Zwar ist das Unbehagen an den gegebenen gesellschaftlichen Verhältnissen durch den neoliberalen Kahlschlag, durch die imperialistischen Kriege auf dem Balkan und im Nahen Osten und nicht zuletzt mit der Finanz- und Eurokrise wieder gewachsen. Es äußert sich jedoch nur hier und da progressiv, nicht selten allerdings reaktionär. Der Zustand der fortschrittlichen Seite kennzeichnet sich dabei in der Regel durch ein hohes Maß an Unbestimmtheit. Dort, wo linke Organisationen in den vergangenen Jahren zu einer relevanten Kraft herangewachsen waren, die zu übergehen nicht mehr möglich war, zeigte sich schnell deren programmatische und strategische Unzulänglichkeit, sofern man unterstellen darf, dass ihnen an wirklicher Veränderung lag.

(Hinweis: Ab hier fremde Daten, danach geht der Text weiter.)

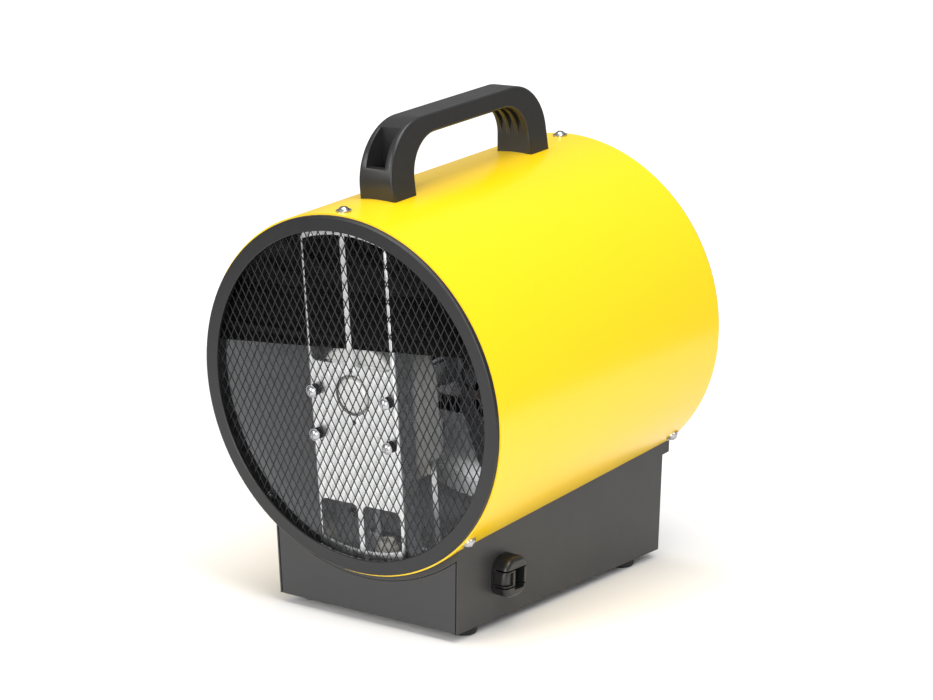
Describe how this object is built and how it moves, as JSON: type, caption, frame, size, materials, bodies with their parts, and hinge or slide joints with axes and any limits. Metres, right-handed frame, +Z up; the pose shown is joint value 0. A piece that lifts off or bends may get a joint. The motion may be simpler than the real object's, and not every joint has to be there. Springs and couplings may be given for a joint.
{
  "type": "ceramic fan heater",
  "caption": "Portable drum fan heater: tilted round duct on a folded base, mesh ends, paddle fan, ceramic element, carry handle, two rear knobs and a cord gland.",
  "frame": {"origin": "on the floor under the middle of the bounding box; the feet stand on Z = 0", "axes": "+Z up; the air intake faces -Y and the outlet faces +Y, tipped 5.1 degrees up; +X is the cord gland side"},
  "size_m": [0.22, 0.2598, 0.3092],
  "materials": {
    "drum_paint": "satin powder coat",
    "base_paint": "fine-texture powder coat",
    "ring_plastic": "moulded satin",
    "mesh_paint": "satin black",
    "handle_plastic": "moulded satin",
    "knob_plastic": "moulded satin",
    "zinc": "bright zinc plate",
    "galvanised": "galvanised sheet",
    "lamination": "stamped silicon steel",
    "shaft_steel": "ground steel",
    "bronze": "sintered bronze",
    "winding": "enamelled copper wire",
    "nylon": "natural nylon",
    "aluminium": "pressed sheet",
    "ceramic": "fired ceramic",
    "heat_plastic": "heat-proof moulding",
    "tab_brass": "tinned brass",
    "lamp_lens": "clear tinted",
    "foot_rubber": "moulded",
    "grommet_rubber": "moulded"
  },
  "bodies": {
    "body": {"drum_tube": "drum_paint", "base_shell": "base_paint", "intake_panel": "base_paint", "outlet_panel": "base_paint", "bottom_plate": "base_paint", "intake_ring": "ring_plastic", "outlet_ring": "ring_plastic", "intake_mesh": "mesh_paint", "outlet_mesh": "mesh_paint", "handle": "handle_plastic", "gland_body": "knob_plastic", "gland_wedge": "knob_plastic", "gland_nut": "knob_plastic", "tube_screws": "zinc", "tube_nuts": "zinc", "motor_bolts": "zinc", "motor_nuts": "zinc", "element_screws": "zinc", "saddle_screws": "zinc", "saddle_nuts": "zinc", "handle_screws": "zinc", "handle_nuts": "zinc", "base_screws": "zinc", "foot_screws": "zinc", "foot_nuts": "zinc", "terminal_screws": "zinc", "control_nuts": "zinc", "shield_rivets": "zinc", "motor_bracket": "galvanised", "motor_strap": "galvanised", "motor_shield_front": "galvanised", "motor_shield_rear": "galvanised", "element_plate": "galvanised", "shield_spacers": "galvanised", "stator_stack": "lamination", "motor_bearings": "bronze", "stator_coil": "winding", "coil_bobbin": "nylon", "wire_bush": "nylon", "terminal_block": "nylon", "fin_packs": "aluminium", "heat_shield": "aluminium", "ceramic_bars": "ceramic", "element_frame": "heat_plastic", "thermal_cutout": "heat_plastic", "mode_switch": "heat_plastic", "room_thermostat": "heat_plastic", "element_tabs": "tab_brass", "indicator_lamp": "lamp_lens", "feet": "foot_rubber", "motor_grommets": "grommet_rubber"},
    "fan": {"motor_shaft": "shaft_steel", "rotor": "lamination", "fan_hub": "aluminium", "fan_impeller": "aluminium", "fan_nut": "zinc"},
    "mode_control": {"mode_knob": "knob_plastic", "mode_spindle": "shaft_steel"},
    "heat_control": {"thermostat_knob": "knob_plastic", "thermostat_spindle": "shaft_steel"}
  },
  "joints": [
    {"name": "fan_spin", "type": "hinge", "parent": "body", "child": "fan", "pos_m": [0, -0.02233, 0.15022], "axis": [0, 0.996, 0.0889], "continuous": true},
    {"name": "mode_turn", "type": "hinge", "parent": "body", "child": "mode_control", "pos_m": [-0.036, 0.11269, 0.029], "axis": [0, -1, 0], "range_deg": [0, 135]},
    {"name": "heat_turn", "type": "hinge", "parent": "body", "child": "heat_control", "pos_m": [0.036, 0.11269, 0.029], "axis": [0, -1, 0], "range_deg": [0, 270]}
  ]
}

Die russischen Revolutionäre verfochten demgegenüber einen universalen, die gesamte Menschheit umfassenden Anspruch. Unter ökonomischen und politischen Bedingungen, die schwerer kaum hätten sein können, machten sie sich daran, das Projekt der Aufklärung aus seinen feudalen und kapitalistischen Fesseln zu lösen.

Die Autoren des Bandes beabsichtigen keine historiographische Rekonstruktion der Oktoberrevolution und ihrer Folgen. (Sofern sich da überhaupt wesentlich Neues entdecken ließe – verstanden nämlich als Sammlung verborgener Fakten, die eine grundlegende Revision überkommener Geschichtsschreibung verlangten –, wären andere, besser Informierte da ganz ohne Zweifel geeigneter.) Reine Historisierung bedeutete zudem, die Sache als etwas ein für alle Mal Erledigtes zu betrachten, was sie aber nicht ist.

Die Oktoberrevolution und ihre Errungenschaften sind vielmehr die irgendwie entrückte, aber zugleich naheliegende Referenz zur Vermessung der gegenwärtigen Misere – das Vergangene, das noch nicht (wieder) ist. Wer die bleibende Relevanz der Oktoberrevolution als epochales Ereignis erörtern will, muss sich jedoch von dogmatischen Marxismus-Leninismus-Sprüchen fürs Poesiealbum wie auch von neoexistentialistischen Ereignisphilosophien verabschieden: Denn die Fragen, die sich die Bolschewiki stellten beziehungsweise mit denen sie konfrontiert waren und für die sie eine Lösung suchten (und nicht immer fanden), stellen sich heute in anderer Form erneut; sie am Schreibtisch lösen zu wollen, wäre dumm. Gelingt es aber, sie ideologiekritisch und historisch-materialistisch im Lichte aktueller Debatten zu verhandeln, wäre dies angesichts des akuten theoretischen Bankrotts der Linken bereits nicht wenig.